É indesmentível que André Ventura é o rosto do partido e é inquestionável que o Chega cresce nas intenções de voto. Também não é descabido considerar que Ventura poderá ser a alternativa ao voto em Marcelo Rebelo de Sousa. Então, sabendo-se que tudo o que Ventura fizer agora servirá para o crescimento do partido, que motivo existe para que a oposição interna do Chega se manifeste agora? Não será mais vantajoso tirar André Ventura da liderança do partido depois das legislativas, quando a sua utilidade tiver dado frutos, e o Chega tiver um grupo parlamentar com dez ou mais deputados?

Como será a vida parlamentar com equiparação representativa entre o BE e o Chega? Como irão os restantes partidos lidar com a situação? A estabilidade só poderá acontecer sem qualquer ligação aos extremos. Talvez com uma maioria do PS ou com um bloco central? Talvez? Seja como for, um Parlamento com ambos os extremos representados poderá significar um crescendo de confrontações. Felizmente, existem outras opções. Perante o crescimento do extremismo é cada vez mais importante a participação cívica dos moderados e de dar voz a quem defende os valores liberais no espaço público.
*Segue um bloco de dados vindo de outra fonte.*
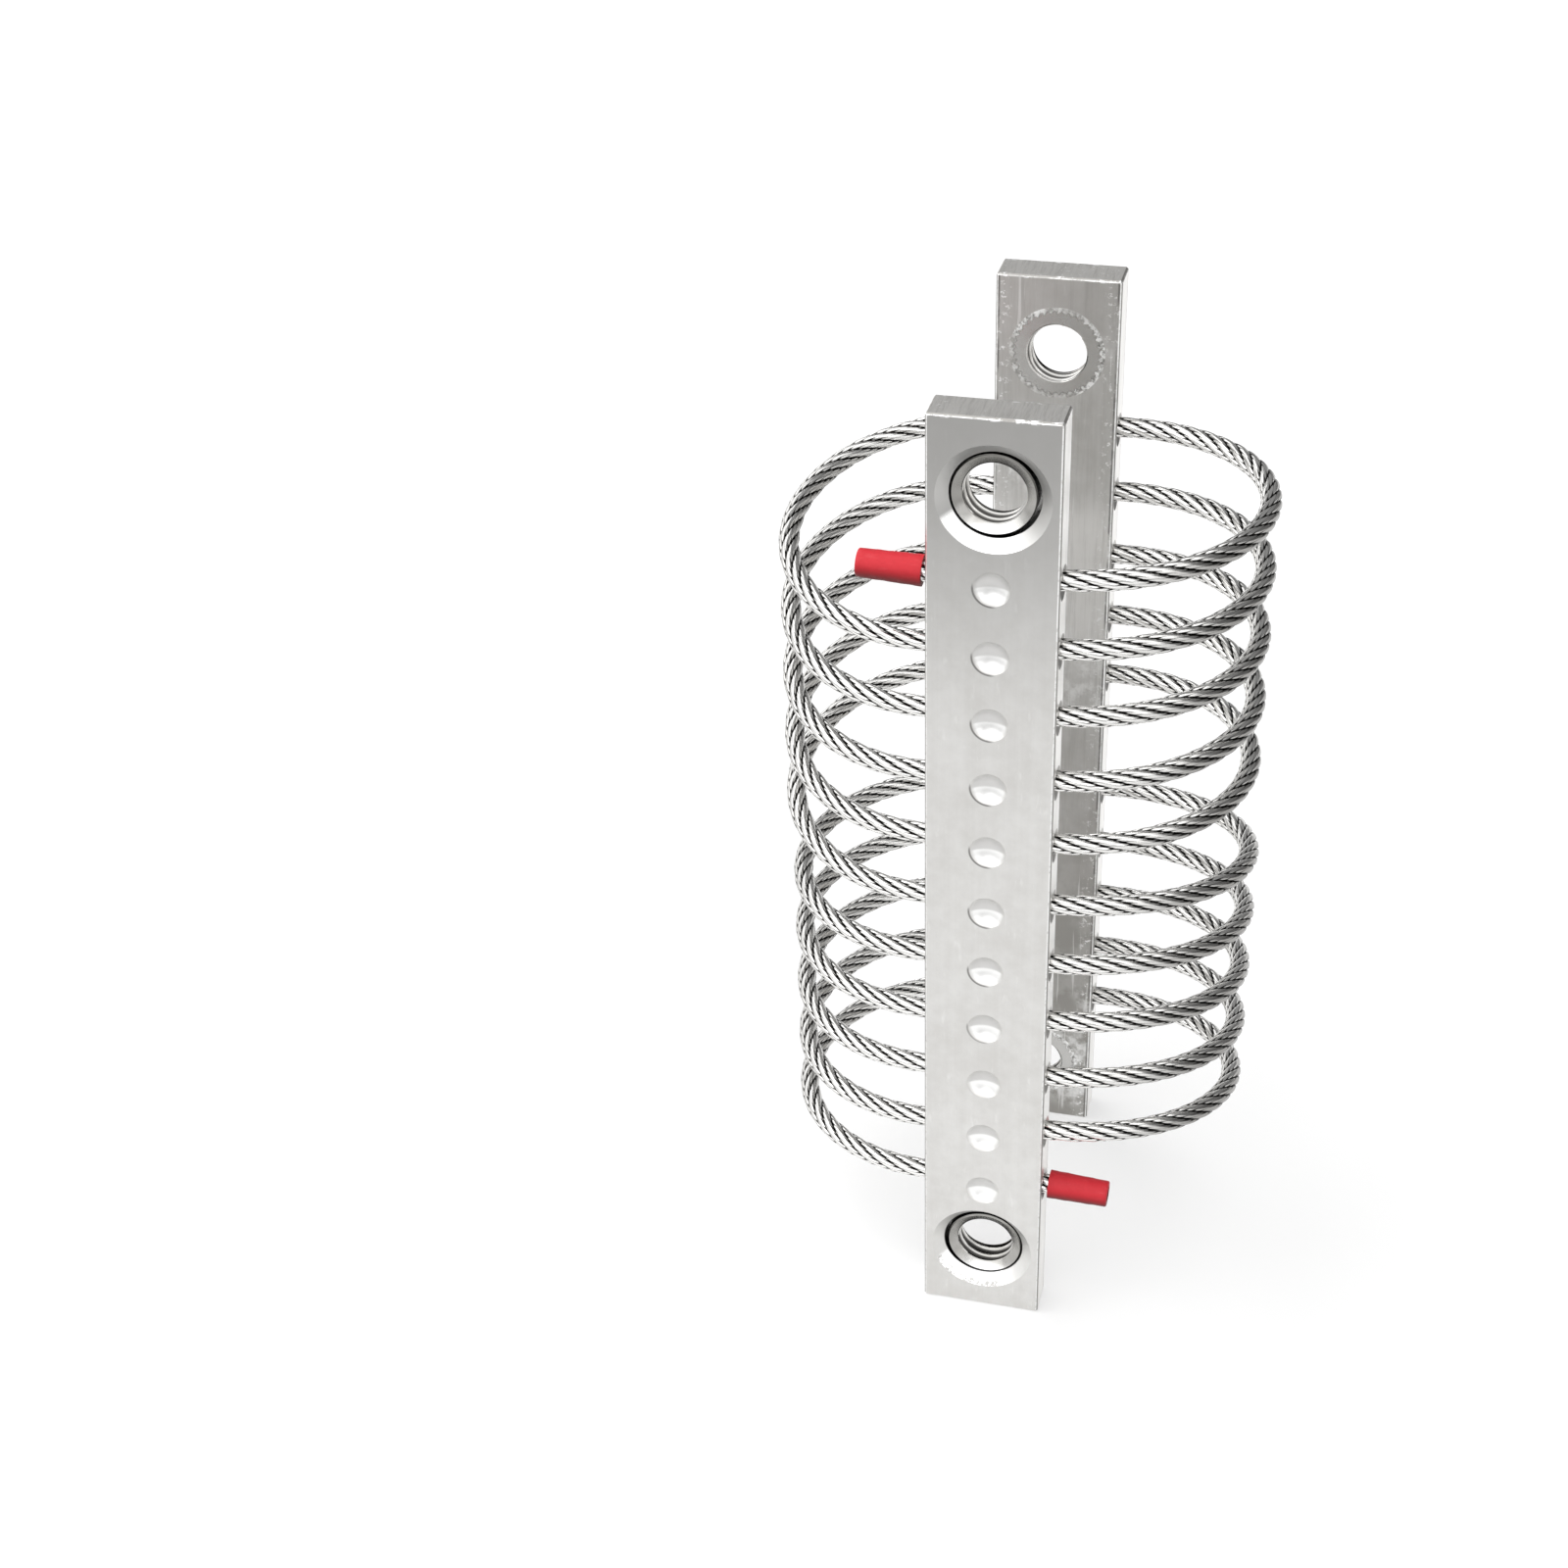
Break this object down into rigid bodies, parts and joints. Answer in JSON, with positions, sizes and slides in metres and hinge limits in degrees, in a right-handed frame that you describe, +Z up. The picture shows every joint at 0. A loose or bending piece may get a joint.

Ora, este cenário está baseado nos pressupostos de hoje. Daqui a seis meses – quando os políticos que agora são populares estiverem sob pressão, quando, nem com a ajuda da UE, for impossível disfarçar o descontrolo – tudo estará diferente. Nessa altura, será possível evitar confrontos?

Apenas equacionei um cenário. Mas vai ser muito interessante ver a composição das listas de deputados nas próximas eleições legislativas.